(Problem description) Every entry that follows should be reproduced exactly.

Collection entries:
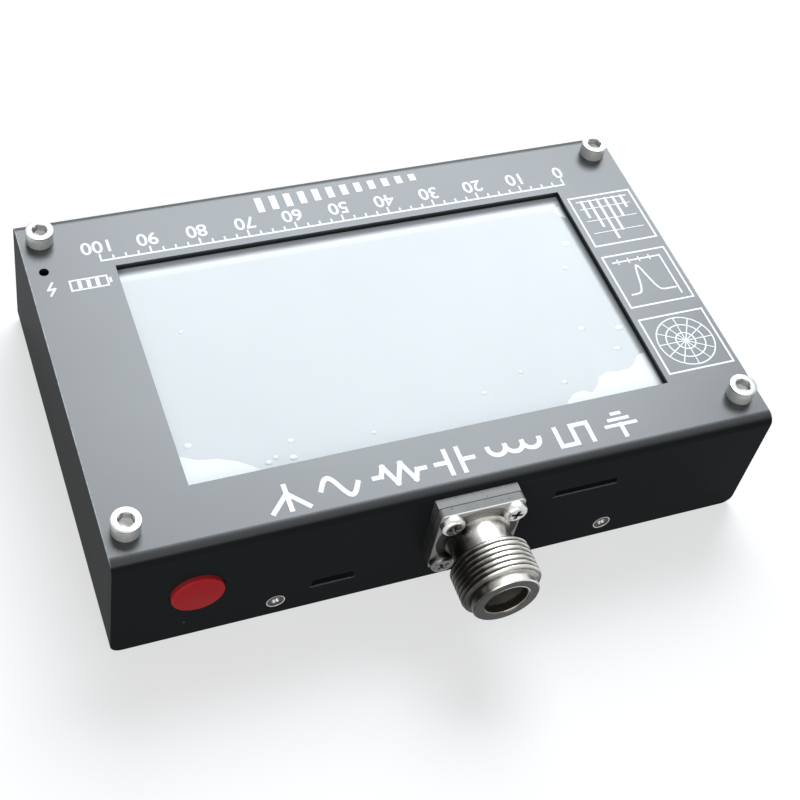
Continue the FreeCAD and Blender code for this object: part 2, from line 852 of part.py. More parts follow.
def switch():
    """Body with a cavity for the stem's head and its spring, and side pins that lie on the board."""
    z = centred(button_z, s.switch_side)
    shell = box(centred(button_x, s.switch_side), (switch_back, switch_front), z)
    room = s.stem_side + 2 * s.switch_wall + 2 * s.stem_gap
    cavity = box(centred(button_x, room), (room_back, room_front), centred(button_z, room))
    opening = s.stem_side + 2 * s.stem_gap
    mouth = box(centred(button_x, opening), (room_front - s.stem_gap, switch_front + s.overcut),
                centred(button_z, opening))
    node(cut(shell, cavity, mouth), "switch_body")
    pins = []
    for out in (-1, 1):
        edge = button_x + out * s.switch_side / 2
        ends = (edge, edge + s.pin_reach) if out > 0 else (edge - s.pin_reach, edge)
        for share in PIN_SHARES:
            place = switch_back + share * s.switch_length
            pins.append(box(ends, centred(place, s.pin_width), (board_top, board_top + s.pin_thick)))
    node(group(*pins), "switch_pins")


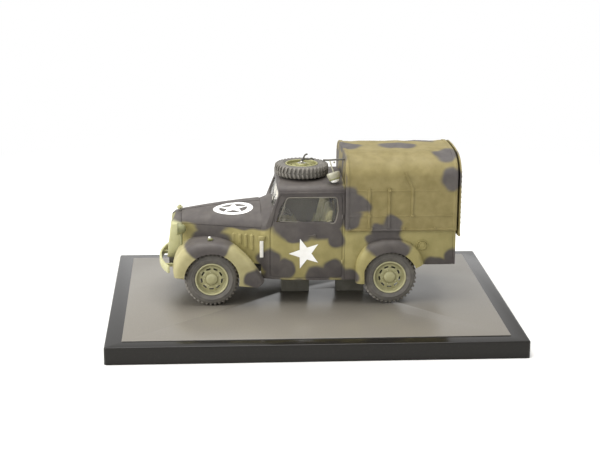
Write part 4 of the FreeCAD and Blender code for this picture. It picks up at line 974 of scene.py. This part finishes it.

(Result of the exercise)
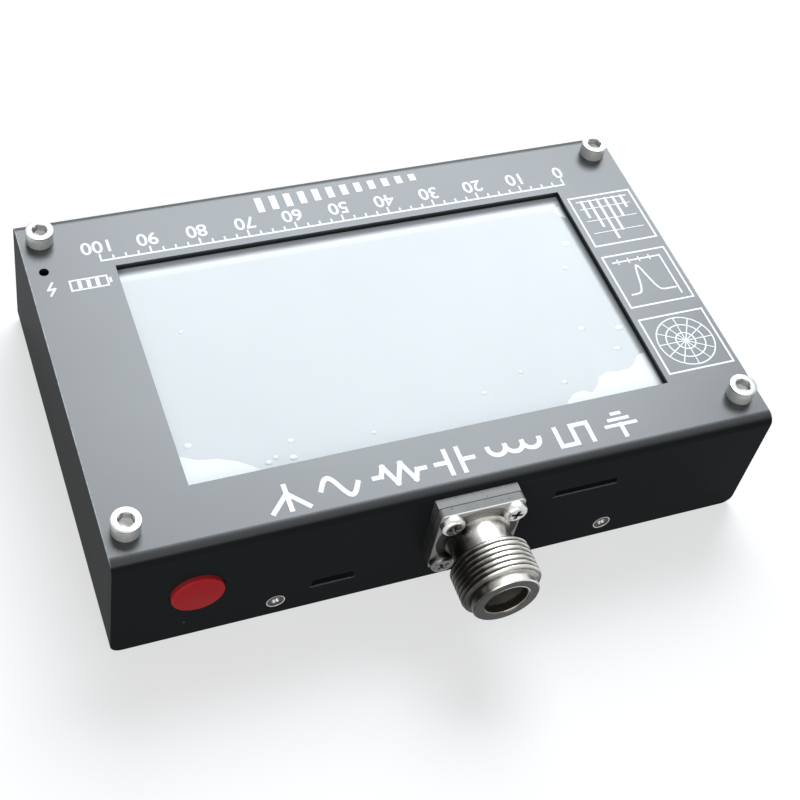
Continue the FreeCAD and Blender code for this object: part 2, from line 852 of part.py. More parts follow.
def switch():
    """Body with a cavity for the stem's head and its spring, and side pins that lie on the board."""
    z = centred(button_z, s.switch_side)
    shell = box(centred(button_x, s.switch_side), (switch_back, switch_front), z)
    room = s.stem_side + 2 * s.switch_wall + 2 * s.stem_gap
    cavity = box(centred(button_x, room), (room_back, room_front), centred(button_z, room))
    opening = s.stem_side + 2 * s.stem_gap
    mouth = box(centred(button_x, opening), (room_front - s.stem_gap, switch_front + s.overcut),
                centred(button_z, opening))
    node(cut(shell, cavity, mouth), "switch_body")
    pins = []
    for out in (-1, 1):
        edge = button_x + out * s.switch_side / 2
        ends = (edge, edge + s.pin_reach) if out > 0 else (edge - s.pin_reach, edge)
        for share in PIN_SHARES:
            place = switch_back + share * s.switch_length
            pins.append(box(ends, centred(place, s.pin_width), (board_top, board_top + s.pin_thick)))
    node(group(*pins), "switch_pins")


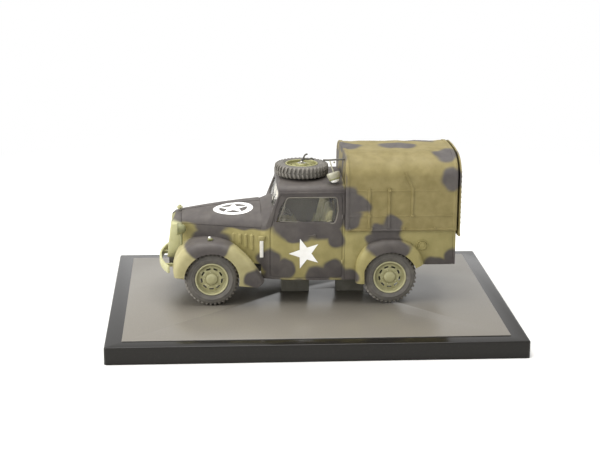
Write part 4 of the FreeCAD and Blender code for this picture. It picks up at line 974 of scene.py. This part finishes it.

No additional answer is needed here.